Die Qualität dieser Anthologie ist insbesondere deshalb beachtlich, weil das Projekt innerhalb kürzester Zeit auf die Beine gestellt worden sein muss. Bereits im Oktober 2020 wurde das Buch veröffentlicht; die Schriftsteller*innen verfassten ihre Beiträge jedoch offensichtlich mit der Erfahrung der ersten Lockdowns, der Mitte März in Kraft trat. In Anbetracht dieses sportlichen Zeitplans verzeiht man gerne den ein oder anderen Tipp- oder Typografiefehler. Ganz klar: In Pandemie steckt jede Menge Leidenschaft und Herzensblut.

Der gesellschaftliche Wert von Fiktion

Die exzellente Anthologie zeigt, was (gute) Science-Fiction leisten kann. Sie hält unserer Gesellschaft den Spiegel vor, führt dabei oftmals sowohl die Pandemie als auch den Umgang damit bis ins Extreme fort. Damit tut diese Kurzgeschichtensammlung das, was kein Epidemiologe oder Virologe könnte: Sie stellt 33 fiktionale "Was wäre, wenn?"-Szenarien vor, in der wir oftmals Spuren unserer gelebten Realität wiedererkennen. Bereits jetzt ächzt unser Gesundheitssystem unter der Last der Pandemie; auch werden uns die Risiken für die Demokratie, die von sogenannten "Reichsbürgern" und "Preppern" ausgehen, immer deutlicher vor Augen geführt. Wir werden immer abhängiger von funktionierenden digitalen Systemen und einem umfassenden Online-Handel – und beklagen gleichzeitig, was dies für so manche wirtschaftliche Existenz bedeutet.

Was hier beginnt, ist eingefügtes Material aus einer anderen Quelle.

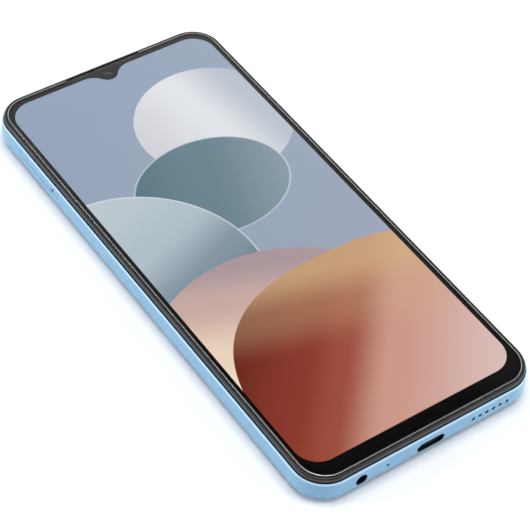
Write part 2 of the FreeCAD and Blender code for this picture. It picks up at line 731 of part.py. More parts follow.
def earpiece():
    receiver = block("earpiece_receiver")
    vent = rectangle(sketch(receiver, "receiver_high"), "8.5", "78.8", "6", "0.6", "0.2")
    pocket(receiver, vent, "0.6")
    keep(receiver)
    keep(block("earpiece_mesh"))
    keep(block("light_sensor"))


# ---------------------------------------------------------------- vibration motor

def vibration_motor():
    x, y = "motor_x", "motor_y"
    plate = rod(x, y, "5.15", "motor_radius", "0.4")
    shaft = rod(x, y, "2.7", "0.4", "2.6")
    keep(joined([plate, shaft]), "vibration_base")
    outer = rod(x, y, "2.25", "motor_radius", "2.9")
    inner = rod(x, y, "2.45", "motor_radius - 0.2", "3")
    keep(cut(outer, [inner]), "vibration_can")
    body = new_body("vibration_rotor")
    pad(body, circle(sketch(body, "2.95"), x, y, "rotor_radius"), "1.7")
    waste = sketch(body, "4.65")
    rectangle(waste, x, y + " - 2.8", "8", "3.6")
    pocket(body, waste, "2")
    pocket(body, circle(sketch(body, "4.65"), x, y, "0.45"), "2")
    keep(body)


# ---------------------------------------------------------------- cameras

def front_camera():
    base = box(around("0", "2.7"), around("front_lens_y - 0.1", "2.6"), ("board_high", "receiver_high"))
    barrel = rod("0", "front_lens_y", "6.6", "2.3", "1.9")
    bore = rod("0", "front_lens_y", "7.6", "1.9", "2")
    keep(cut(joined([base, barrel]), [bore]), "front_camera")
    keep(rod("0", "front_lens_y", "7.62", "1.85", "0.8"), "front_camera_lens")


def rear_cameras():
    housing = box(around("lens_x", "4.8"), around("main_lens_y", "4.8"), ("2.0", "6.5"))
    bore = rod("lens_x", "main_lens_y", "1.5", "3.3", "3.6")
    keep(cut(housing, [bore]), "main_camera")
    barrel = rod("lens_x", "main_lens_y", "1.85", "3.2", "2.9")
    front = rod("lens_x", "main_lens_y", "1.0", "2.0", "1.15")
    keep(cut(barrel, [front]), "main_lens_barrel")
    for label, lens_y, half, radius, depth in (("wide_camera", "wide_lens_y", "4.0", "3.2", "6.2"),
                                               ("macro_camera", "macro_lens_y", "3.0", "2.0", "5.0")):
        low_box = box(around("lens_x", half), around(lens_y, half), ("2.4", depth))
        tube = rod("lens_x", lens_y, "0.9", radius, "1.6")
        hollow = rod("lens_x", lens_y, "0.5", radius + " - 1.2", "0.8")
        keep(cut(joined([low_box, tube]), [hollow]), label)
    led = box(around("flash_x", "1.5"), around("main_lens_y", "1.5"), ("1.9", "board_low"))
    keep(led, "flash_led")


# ---------------------------------------------------------------- keys

def side_key(label, middle, length, nubs):
    """A key cap that passes through the wall, with a flange behind it and a nub per switch."""
    body = new_body(label)
    flange = sketch(body, "key_flange", "YZ_Plane")
    rectangle(flange, middle, "button_z", length + " + 2.0", "3.2", "0.6")
    pad(body, flange, "0.75")
    cap = sketch(body, "key_flange + 0.7", "YZ_Plane")
    rectangle(cap, middle, "button_z", length, "button_height", "0.6")
    pad(body, cap, "body_width/2 + button_out - key_flange - 0.7")
    outer = value("body_width/2 + button_out")
    round_edges(body, lambda edge: all(abs(vertex.X - outer) < TINY for vertex in edge.Vertexes),
                "0.35")
    tips = sketch(body, "key_flange + 0.1", "YZ_Plane")
    for spot in nubs:
        circle(tips, spot, "button_z", "0.6")
    pad(body, tips, "0.85", reverse=True)
    keep(body)


def side_keys():
    switches = ["power_y", "rocker_y - rocker_reach", "rocker_y + rocker_reach"]
    side_key("power_button", "power_y", "power_length", switches[:1])
    side_key("volume_rocker", "rocker_y", "rocker_length", switches[1:])
    domes = [rod("key_switch", spot, "button_z", "1.6", "0.3", "X") for spot in switches]
    keep(group(domes), "key_domes")
    keep(box(("key_switch - 0.15", "key_switch"), ("6", "56"), ("3.8", "6.2")), "side_key_flex")
    keep(box(("key_switch - 0.55", "key_switch - 0.15"), ("5", "57"), ("3.6", "6.5")), "side_key_bracket")


# ---------------------------------------------------------------- card tray and reader

def card_spots():
    """Middle and size (along x, along y) of each card in the tray."""
    return (("-30", "8.8", "12.3"), ("-20", "8.8", "12.3"), ("-7", "15", "11"))


def sim_tray():
    left = "-body_width/2"
    cap = new_body("sim_tray")
    face = sketch(cap, left, "YZ_Plane")
    rectangle(face, "tray_y", "tray_z", "tray_length", "tray_height", "0.45")
    pad(cap, face, "0.6")
    outer = value(left)
    round_edges(cap, lambda edge: all(abs(vertex.X - outer) < TINY for vertex in edge.Vertexes),
                "0.12")
    neck = sketch(cap, left + " + 0.6", "YZ_Plane")
    rectangle(neck, "tray_y", "tray_z", "tray_length - 1.2", "tray_height - 0.8", "0.2")
    pad(cap, neck, "0.6")
    plate = sketch(cap, "card_plate")
    rectangle(plate, "(-36.3 + 1.6)/2", "card_y", "37.9", "16")
    pad(cap, plate, "card_bed - card_plate")
    beds = sketch(cap, "card_bed")
    floors = sketch(cap, "card_bed")
    for x, width, length in card_spots():
        rectangle(beds, x, "card_y", width + " + 0.1", length + " + 0.1")
        rectangle(floors, x, "card_y", width + " - 2", length + " - 2", "0.5")
    pocket(cap, beds, "0.7")
    pocket(cap, floors, "1.2")
    pin = circle(sketch(cap, left, "YZ_Plane"), "pin_y", "pin_z", "pin_hole")
    pocket(cap, pin, "1.3", reverse=True)
    keep(cap)


def tray_seal():
    body = new_body("sim_tray_seal")
    ring = sketch(body, "-body_width/2 + 0.62", "YZ_Plane")
    rectangle(ring, "tray_y", "tray_z", "tray_length + 0.06", "tray_height + 0.06", "0.45")
    pad(body, ring, "0.5")
    hole = sketch(body, "-body_width/2 + 1.3", "YZ_Plane")
    rectangle(hole, "tray_y", "tray_z", "tray_length - 1.18", "tray_height - 0.78", "0.2")
    pocket(body, hole, "1")
    keep(body)


def cards():
    solids = []
    for x, width, length in card_spots():
        solids.append(box(around(x, width + "/2"), around("card_y", length + "/2"),
                          ("card_bed - 0.69", "card_bed - 0.02")))
    keep(group(solids[:2]), "sim_cards")
    keep(solids[2], "memory_card")


def card_reader():
    base = new_body("card_reader_base")
    floor = sketch(base, "board_high")
    rectangle(floor, "(reader_left + reader_right - 0.3)/2", "(reader_low_y + reader_high_y)/2",
              "reader_right - reader_left - 0.3", "reader_high_y - reader_low_y - 0.6")
    pad(base, floor, "contact_low - board_high")
    contacts = sketch(base, "contact_low")
    for x, width, length in card_spots():
        for row in (-1, 1):
            for column in (-2.5, 0, 2.5):
                spot = ("%s + %s" % (x, row * 1.8), "card_y + %s" % column)
                rectangle(contacts, spot[0], spot[1], "1.2", "0.6")
    pad(base, contacts, "0.15")
    pad(base, circle(sketch(base, "contact_low"), "lever_x", "lever_y", "0.6"), "1.15")
    keep(base)
    outer = box(("reader_left", "reader_right"), ("reader_low_y", "reader_high_y"),
                ("board_high", "reader_top"))
    inner = box(("reader_left - 1", "reader_right - 0.2"),
                ("reader_low_y + 0.2", "reader_high_y - 0.2"), ("board_high - 1", "reader_top - 0.2"))
    keep(cut(outer, [inner]), "card_reader_shell")


def ejector():
    keep(rod("-36", "pin_y", "pin_z", "0.45", "38.9", "X"), "eject_rod")
    bar = box(around("lever_x", "0.6"), around("lever_y", "9.1"),
              ("lever_low", "lever_low + lever_thick"))
    eye = rod("lever_x", "lever_y", "lever_low", "1.3", "lever_thick")
    bore = rod("lever_x", "lever_y", "lever_low - 0.3", "0.66", "2")
    keep(cut(joined([bar, eye]), [bore]), "eject_lever")


# ---------------------------------------------------------------- covers and screws

def screw_cover(body, level, board_level):
    """Bosses up to the board, with a counterbore and a hole for each screw."""
    bosses, heads, shanks = [sketch(body, "cover_low") for _ in range(3)]
    for (x, y), low in screw_places():
        if low == level:
            circle(bosses, x, y, "cover_boss")
            circle(heads, x, y, "screw_head + 0.1")
            circle(shanks, x, y, "screw_shank + 0.1")
    pad(body, bosses, "%s - cover_low" % board_level)
    pocket(body, heads, "%s + screw_head_height - cover_low" % screw_base(level), reverse=True)
    pocket(body, shanks, "%s - cover_low + 0.2" % board_level, reverse=True)


def covers():
    upper = block("upper_cover")
    screw_cover(upper, "board_high", "board_low")
    keep(upper)
    lower = block("lower_cover")
    screw_cover(lower, "sub_high", "sub_low")
    keep(lower)


def screws():
    made = []
    for (x, y), low in screw_places():
        base = screw_base(low)
        head = rod(x, y, base, "screw_head", "screw_head_height")
        shank = rod(x, y, base + " + screw_head_height", "screw_shank", "screw_length")
        cross = [box(around(x, "0.8"), around(y, "0.13"), (base + " - 1", base + " + 0.3")),
                 box(around(x, "0.13"), around(y, "0.8"), (base + " - 1", base + " + 0.3"))]
        made.append(cut(joined([head, shank]), cross))
    keep(group(made), "screws")


# ---------------------------------------------------------------- whole phone

def build():
    for step in (rear_housing, camera_island, lens_windows, flash_window, mid_frame,
                 cover_glass, display_adhesive, display_stack, display_flex,
                 main_board, sub_board, shields, chips, battery, link_flex, coax_cable,
                 usb_port, audio_jack, microphone, speaker, earpiece, vibration_motor,
                 front_camera, rear_cameras, side_keys, sim_tray, tray_seal, cards,
                 card_reader, ejector, covers, screws):
        step()
    doc.recompute()


def check():
    """Stop if any object failed or any sub-part is empty or broken."""
    faults = []
    for item in doc.Objects:
        if "Invalid" in item.State or "Error" in item.State:
            faults.append("%s state %s" % (item.Label, item.State))
    for item in sub_parts:
        if item.Shape.isNull() or not item.Shape.isValid() or item.Shape.Volume <= 0:
            faults.append("%s has no valid shape" % item.Label)
    if faults:
        raise RuntimeError("; ".join(faults))


def export():
    os.makedirs(OUTPUT_FOLDER, exist_ok=True)
    for old in os.listdir(OUTPUT_FOLDER):
        os.remove(os.path.join(OUTPUT_FOLDER, old))
    for item in sub_parts:
        item.Shape.exportStep(os.path.join(OUTPUT_FOLDER, item.Label + ".step"))
        bounds = item.Shape.BoundBox
        print("%-20s %2d solids  x %.2f..%.2f  y %.2f..%.2f  z %.2f..%.2f" % (
            item.Label, len(item.Shape.Solids), bounds.XMin, bounds.XMax,
            bounds.YMin, bounds.YMax, bounds.ZMin, bounds.ZMax))


build()
check()
export()
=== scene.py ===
"""Studio picture of the smartphone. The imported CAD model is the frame, and everything is in metres."""

import json
import math

import bmesh
import bpy
from mathutils import Matrix, Vector
from mathutils.geometry import tessellate_polygon


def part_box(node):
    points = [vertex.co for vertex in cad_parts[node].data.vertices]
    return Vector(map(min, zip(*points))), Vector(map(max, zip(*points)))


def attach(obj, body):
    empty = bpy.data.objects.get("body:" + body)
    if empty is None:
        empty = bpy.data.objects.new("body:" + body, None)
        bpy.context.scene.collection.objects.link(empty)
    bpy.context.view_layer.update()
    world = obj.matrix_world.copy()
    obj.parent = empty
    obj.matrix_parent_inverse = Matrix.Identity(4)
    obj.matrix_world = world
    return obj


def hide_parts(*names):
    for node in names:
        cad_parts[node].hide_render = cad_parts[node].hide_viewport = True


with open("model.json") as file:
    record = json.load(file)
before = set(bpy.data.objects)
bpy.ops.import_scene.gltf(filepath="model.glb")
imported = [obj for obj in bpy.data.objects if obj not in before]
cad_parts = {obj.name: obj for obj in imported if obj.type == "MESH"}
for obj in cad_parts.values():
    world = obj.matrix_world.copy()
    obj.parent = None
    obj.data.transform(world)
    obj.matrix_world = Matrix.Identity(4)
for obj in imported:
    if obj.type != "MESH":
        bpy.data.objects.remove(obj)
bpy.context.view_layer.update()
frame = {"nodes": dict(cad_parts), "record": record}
nodes = frame["nodes"]
scene = bpy.context.scene

MM = 0.001
ARC_STEPS = 24
PHONE = "phone"

# places that follow from the CAD nodes
GLASS_LOW, GLASS_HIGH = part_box("cover_glass")
PANEL_LOW, PANEL_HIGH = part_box("lcd_cell")
LENS_LOW, LENS_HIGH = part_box("front_camera_lens")
FRONT_LENS = (LENS_LOW + LENS_HIGH) / 2

# the cover glass: its corners, and the painted highlight line near its rounded edge, measured in from
# the outline
GLASS_CORNER = 7.92 * MM
EDGE_HIGHLIGHT_INSET = 0.36 * MM
EDGE_HIGHLIGHT_WIDTH = 0.25 * MM

# the lit part of the display, and the drop-shaped notch at its top
ACTIVE_HALF_X = 34.185 * MM
ACTIVE_LOW_Y = -75.11 * MM
ACTIVE_HIGH_Y = 77.96 * MM
ACTIVE_CORNER = 7.1 * MM
DROP_RADIUS = 3.3 * MM
DROP_Y = 77.35 * MM
DROP_FLARE = 6.0 * MM
ACTIVE_MIDDLE = Vector((0.0, (ACTIVE_LOW_Y + ACTIVE_HIGH_Y) / 2, 0.0))

# the housing's outer skin: how deep the blue goes there and on the lip before the painted shade starts,
# and how tall the lip's painted highlight is
HOUSING_CORNER = 9.5 * MM
BACK_ROUND = 2.0 * MM
SHADE_DEPTH = 0.15 * MM
LIP_SHADE_DEPTH = 0.42 * MM
LIP_FOOT = 6.9 * MM
LIP_HIGHLIGHT = 0.50 * MM

# pearl flakes in the paint: how fine, how rare and how strong
FLAKE_SCALE = 9000.0
FLAKE_RARITY = 0.93
FLAKE_STRENGTH = 0.35

# the camera plate's lens rings lie below this level
RING_FOOT = 0.24 * MM

# contacts on the connector's tongue
CONTACT_COUNT = 12
CONTACT_PITCH = 0.5 * MM
CONTACT_WIDTH = 0.26 * MM
CONTACT_THICKNESS = 0.02 * MM
CONTACT_SETBACK = 0.35 * MM
CONTACT_LENGTH = 3.9 * MM
TONGUE_HALF = 0.35 * MM

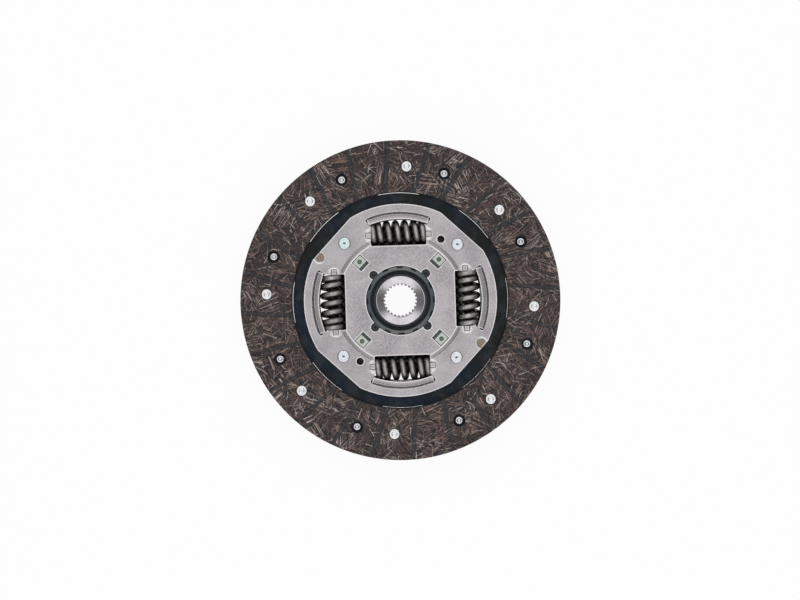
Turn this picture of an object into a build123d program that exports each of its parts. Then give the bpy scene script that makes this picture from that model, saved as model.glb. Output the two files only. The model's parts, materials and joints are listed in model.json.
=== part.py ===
from build123d import *
import os
from math import cos, degrees, pi, radians, sin, tan

# A 200 mm clutch disc with four damper springs, seen from its front face.
# All sizes are in millimetres. The origin lies on the hub's axis, in the middle of the
# thickness of the spring-steel carrier plate. +Z points out of the front face.
# Two springs lie across the X axis and two across the Y axis.
# The linings, the springs and the hub set the main sizes, and the rest follows from them.

# Gaps that many parts share
PART_GAP = 0.3              # between neighbours that don't touch
HOLE_PLAY = 0.1             # radial play round every rivet shank
RUB_GAP = 0.05              # from the turning flange to the parts that rub on it

# Friction linings
LINING_D = 200.0
LINING_BORE_D = 135.0
LINING_T = 3.5
LINING_EDGE_BEVEL = 0.3
GROOVE_COUNT = 24
GROOVE_W = 2.6
GROOVE_DEPTH = 0.7
GROOVE_OFFSET = 13.0        # each groove's centre line passes the axis at this distance
GROOVE_ANGLE = 10.2         # angle of the first groove about the axis

# Lining rivets: eight hold the front lining and eight hold the back one
RIVET_CIRCLE_R = (LINING_D + LINING_BORE_D) / 4
RIVET_COUNT = 8
FRONT_RIVET_ANGLE = -4.4
BACK_RIVET_ANGLE = 24.2
RIVET_SHANK_R = 1.9
RIVET_HEAD_R = 3.45
RIVET_HEAD_T = 0.8
RIVET_HEAD_DIP_R = 1.5
RIVET_HEAD_DIP = 0.3
RIVET_TAIL_R = 2.4
RIVET_TAIL_T = 0.8
RIVET_BORE_R = 1.0
RIVET_SEAT_DEPTH = 1.5      # from the lining's face down to the seat under the head
HEAD_PLAY = 0.2             # radial play round a rivet's head
TAIL_WINDOW_PLAY = 1.4      # from a rivet's tail to the hole in the other lining

# Damper springs
SPRING_COUNT = 4
SPRING_CIRCLE_R = 42.5
SPRING_L = 34.5
SPRING_D = 15.6
SPRING_WIRE_D = 3.9
SPRING_END_TURNS = 1.0
SPRING_MID_TURNS = 4.4
SPRING_END_PITCH = SPRING_WIRE_D + 0.05
SPRING_TIP_IN = 0.9         # from the flat end to the middle of the wire at its tip
COIL_POINTS = 10            # points of the wire's centre line to one turn

# Spring windows: the inner side touches the spring's gap, the outer side lies beyond it
WINDOW_PLAY = 0.1           # from a spring's end to its window's end
WINDOW_OUT_PLAY = 0.6       # from a spring's outer side to the plates' windows
WINDOW_CORNER_R = 0.8
WINDOW_L = SPRING_L + 2 * WINDOW_PLAY
WINDOW_IN_R = SPRING_CIRCLE_R - SPRING_D / 2 - PART_GAP
WINDOW_OUT_R = SPRING_CIRCLE_R + SPRING_D / 2 + WINDOW_OUT_PLAY

# Front and back damper plates
PLATE_T = 1.8
HOOD_W = 4.5                # from the window's outer side to the hood's foot
HOOD_R = WINDOW_OUT_R + HOOD_W
HOOD_RISE = 2.3
HOOD_HALF_ANGLE = 21.0
HOOD_WALL = 1.5
HOOD_SHOULDER_IN = 1.5      # from the hood's foot in to its shoulder
HOOD_SHOULDER_RISE = 1.7
HOOD_RELIEF_R = 1.0         # relief hole at each end of a hood
BACK_HOOD_REACH = 0.5       # how far the back hoods reach in beyond the front ones
PLATE_EDGE_W = 5.0          # from a hood's foot to the front plate's round edge
PLATE_R = HOOD_R + PLATE_EDGE_W
PLATE_FLAT_IN = 2.6         # how far the four flats cut into the round edge
PLATE_FLAT_ANGLE = 46.5
BACK_EDGE_W = 2.6
BACK_PLATE_R = HOOD_R + BACK_EDGE_W
FRONT_LAND_W = 4.6          # how far the front land reaches beyond the windows' inner side
FRONT_LAND_R = WINDOW_IN_R + FRONT_LAND_W
FRONT_LAND_RISE = 1.3
BACK_LAND_RISE = 2.5
BACK_LIP_WALL = 2.1
BACK_LIP_OPEN = 3.1         # from the springs' centre line in to the back lip's edge
LAND_STEP_ANGLE = 27.0
SEAT_MARK_R = 4.6
SEAT_MARK_DEPTH = 0.5
SEAT_MARK_SLOPE_W = 1.4     # width of the sloping edge round a mark
SEAT_KEY = 2.9
SEAT_MARK_IN = 1.4          # the marks lie this far inside the springs' centre line
JIG_HOLE_R = 2.3
JIG_HOLE_OUT = 3.3          # the jig holes lie this far outside the springs' centre line
JIG_HOLE_ANGLE = 54.7
EDGE_MARK_R = 3.2
EDGE_MARK_IN = 3.1          # from the plate's round edge to a mark's middle
EDGE_MARK_ANGLE = 150.5
EDGE_MARK_DEPTH = 0.6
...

Besonders beeindruckend an Pandemie ist, dass diese Anthologie wirklich allen etwas bieten kann, völlig egal ob man nun die Maßnahmen gegen COVID-19 befürwortet oder nicht. Denn – und das kann wirklich nur ausgezeichnete Fiktion – die meisten der enthaltenen Kurzgeschichten lassen sich auf vielerlei Art lesen. Sie sind vielschichtig, komplex, und laden auch lange nach der Lektüre noch zum kritischen Nachdenken ein.

Begrüßenswert ist daher auch, dass die Anthologie mit dem Essay "Corona-Challenge" aus der Feder Dominik Irtenkaufs ihren Abschluss findet. Hier geht Irtenkauf explizit darauf ein, vor welche Herausforderungen COVID-19 die Gesellschaft stellt und welchen Beitrag Science-Fiction hier leisten kann.